| Progress by | Weighting placed gear |
| Used on | Big walls, blank rock |
| Key gear | Etriers, aiders, daisy chains |
| Graded | A (with pitons) or C (clean) scale |
Aid climbing is a style where the climber makes upward progress by pulling on, standing in, or hanging from gear placed in the rock, rather than climbing the rock free. It’s used on big walls and on blank or overhanging terrain too hard to free climb, relies on equipment like etriers (ladders), and is graded on an A or C scale.
How it works
You place a piece, stand in fabric ladders clipped to it, place the next piece higher, and repeat — inching up rock that can’t be free climbed. Followers often jumar the rope.
Aid vs free
See free vs aid climbing.
Clean vs traditional aid
Clean aid (C grade) uses removable gear and leaves no trace; older A-grade aid may hammer pitons, damaging rock.

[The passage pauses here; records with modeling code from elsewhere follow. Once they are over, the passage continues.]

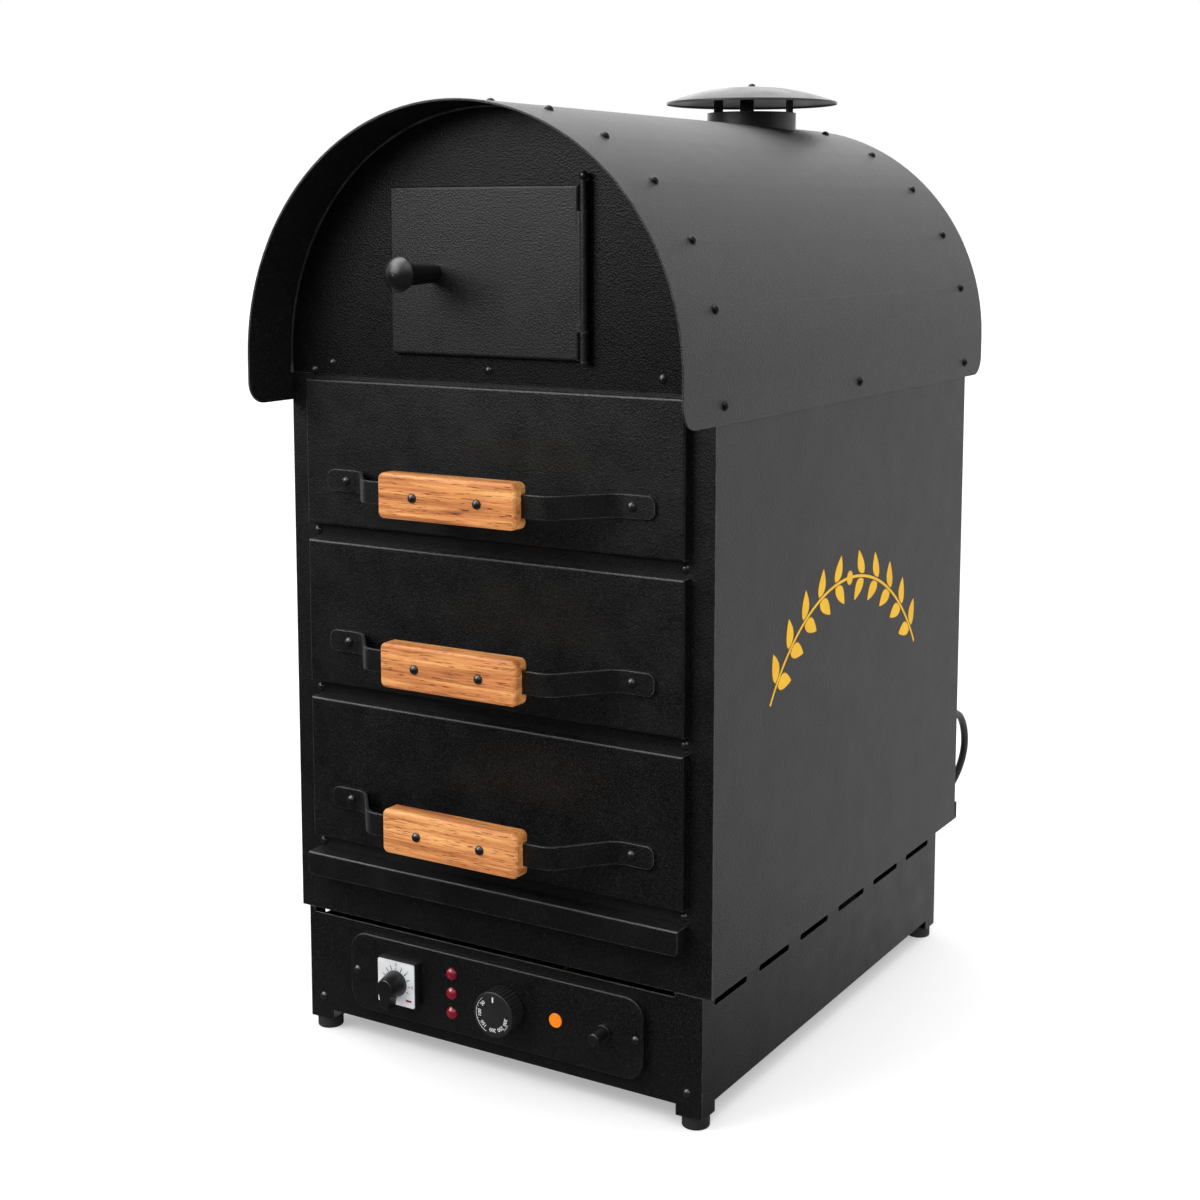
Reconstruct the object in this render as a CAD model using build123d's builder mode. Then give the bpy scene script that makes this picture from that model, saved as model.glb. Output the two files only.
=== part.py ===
"""Three-drawer electric potato oven with an arched warming hood, in millimetres.

X runs across the oven, Y from front to back and Z up. The origin is on the floor, at the
middle of the oven's own footprint box. Heights that end in _z are above the floor.
"""
import math
import os

from build123d import *

os.makedirs("parts", exist_ok=True)

# ---- sheets, gaps and fasteners --------------------------------------------------------
sheet = 1.5             # outer casing
liner_sheet = 1.2       # oven liner and trays
hood_sheet = 2.0
shut_gap = 0.5          # behind an overlaid front, lip or door
slide_gap = 0.3         # under a piece that slides on its runner
run_gap = 0.05          # radial, round a shaft or pin
hole_gap = 0.1          # radial, round a fixed shank
weld_gap = 0.05         # between sheets that are spot-welded edge to face

screw_head_r = 4.6
screw_head_h = 3.0
screw_shank_r = 2.0
rivet_head_r = 4.8
rivet_head_h = 4.0
rivet_shank_r = 2.2

# ---- base plinth and feet --------------------------------------------------------------
foot_r = 13.5
foot_h = 12.0
foot_round = 1.5
foot_stud_r = 3.0
foot_stud_h = 8.0
plinth_inset = 9.5      # inside the cabinet's sides
plinth_back_inset = 37.0
plinth_h = 121.0
leg_w = 28.5            # along the front and back
leg_d = 26.0            # along the sides
leg_h = 11.0
vent_gap_h = 5.0        # long air gap under the cabinet's front edge
vent_gap_left = 7.5     # inside the plinth's left side
vent_gap_right = 30.5
side_vent_w = 68.5
side_vent_h = 6.5
side_vent_count = 6
side_vent_inset = 23.2  # first slot behind the plinth's front
side_vent_end = 25.8    # last slot in front of the plinth's back
side_vent_drop = 12.5
plinth_screw_inset = 16.5
plinth_screw_rise = 24.0

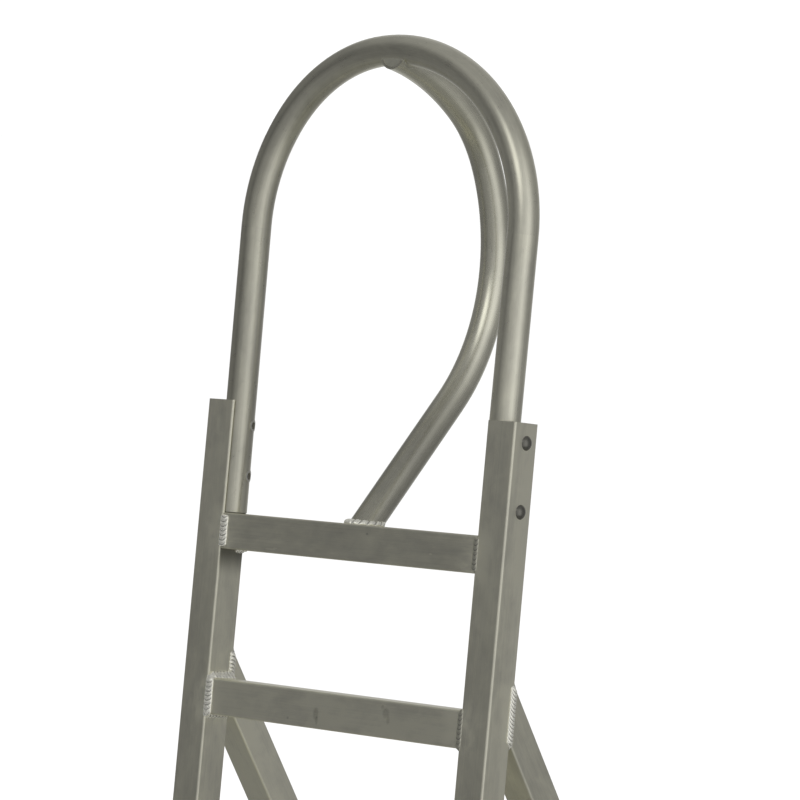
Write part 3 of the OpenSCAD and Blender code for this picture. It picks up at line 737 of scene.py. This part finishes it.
def dome():
    bm = bmesh.new()
    bmesh.ops.create_icosphere(bm, subdivisions=4, radius=60)
    me = bpy.data.meshes.new("studio_dome")
    bm.to_mesh(me)
    bm.free()
    mat = bpy.data.materials.new("studio_dome")
    mat.use_nodes = True
    mat.node_tree.nodes.clear()
    n = Nodes(mat.node_tree)
    out = n.new("ShaderNodeOutputMaterial")
    em = n.new("ShaderNodeEmission")
    n.link(em.outputs[0], out.inputs[0])
    tc = n.new("ShaderNodeTexCoord")
    unit = n.new("ShaderNodeVectorMath", operation="NORMALIZE")
    n.link(tc.outputs["Object"], unit.inputs[0])
    x, y, z = n.xyz(unit.outputs[0])
    heading = n.m("ARCTAN2", x, n.m("MULTIPLY", y, -1.0))
    f = n.rng(heading, -math.pi, math.pi, 0.0, 1.0)
    ramp = n.new("ShaderNodeValToRGB")
    n.link(f, ramp.inputs[0])
    cr = ramp.color_ramp
    cr.interpolation = "LINEAR"
    while len(cr.elements) > 1:
        cr.elements.remove(cr.elements[-1])
    for i, (deg, v) in enumerate(HEADINGS):
        pos = (deg + 180) / 360
        e = cr.elements[0] if i == 0 else cr.elements.new(pos)
        e.position = pos
        e.color = (v, v, v, 1)
    el = n.m("DEGREES", n.m("ARCSINE", z)) if False else n.m("MULTIPLY", n.m("ARCSINE", z), 180 / math.pi)
    up = n.rng(el, 24, 60, 0.0, 1.0, True)
    dn = n.rng(el, -22, -55, 0.0, 1.0, True)
    col = n.mix(up, ramp.outputs[0], (0.30, 0.30, 0.30, 1))
    col = n.mix(dn, col, (0.20, 0.20, 0.19, 1))
    # upper front light
    c = V((math.sin(math.radians(18)) * math.cos(math.radians(34)), -math.cos(math.radians(18)) * math.cos(math.radians(34)), math.sin(math.radians(34))))
    dot = n.new("ShaderNodeVectorMath", operation="DOT_PRODUCT")
    n.link(unit.outputs[0], dot.inputs[0])
    dot.inputs[1].default_value = c
    spot = n.rng(dot.outputs["Value"], math.cos(math.radians(19)), math.cos(math.radians(8)), 0.0, 1.0, True)
    col = n.mix(spot, col, (1.1, 1.1, 1.08, 1))
    n.link(col, em.inputs[0])
    em.inputs[1].default_value = 1.0
    me.materials.append(mat)
    ob = bpy.data.objects.new("studio_dome", me)
    scene.collection.objects.link(ob)
    ob.location = (0, 0, 0.9)
    ob.visible_camera = ob.visible_diffuse = ob.visible_shadow = False
    ob.visible_transmission = ob.visible_volume_scatter = False
    mat.cycles.emission_sampling = "NONE"


dome()


def area(name, place, aim, size, power, glossy=False):
    d = bpy.data.lights.new(name, "AREA")
    d.shape, d.size, d.size_y, d.energy = "RECTANGLE", size[0], size[1], power
    ob = bpy.data.objects.new(name, d)
    scene.collection.objects.link(ob)
    ob.location = place
    ob.rotation_mode = "QUATERNION"
    ob.rotation_quaternion = (V(aim) - V(place)).to_track_quat("-Z", "Y")
    ob.visible_glossy = glossy
    ob.visible_camera = False
    return ob


area("key_soft", (2.6, -1.2, 2.8), (0, 0, 0.6), (2.0, 2.0), 60)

Frequently asked questions
What is aid climbing?
Aid climbing is ascending by directly using gear to make progress — clipping a piece, standing in fabric ladders called etriers, then placing the next piece higher and repeating. It lets climbers ascend blank, overhanging, or extremely hard rock that can't be climbed free, and is central to big-wall climbing.
What's the difference between aid and free climbing?
In free climbing you use only the rock for progress and gear only to catch falls; in aid climbing you pull on and stand in the gear itself to move up. Many famous big walls were first aided, then later free climbed as standards rose.
What is clean aid (C grade)?
Clean aid uses only removable protection — cams, nuts, and hooks — that leaves no trace, graded on the 'C' scale (C1, C2…). Traditional aid graded on the 'A' scale may involve hammering pitons, which damages the rock, so clean aid is preferred wherever possible.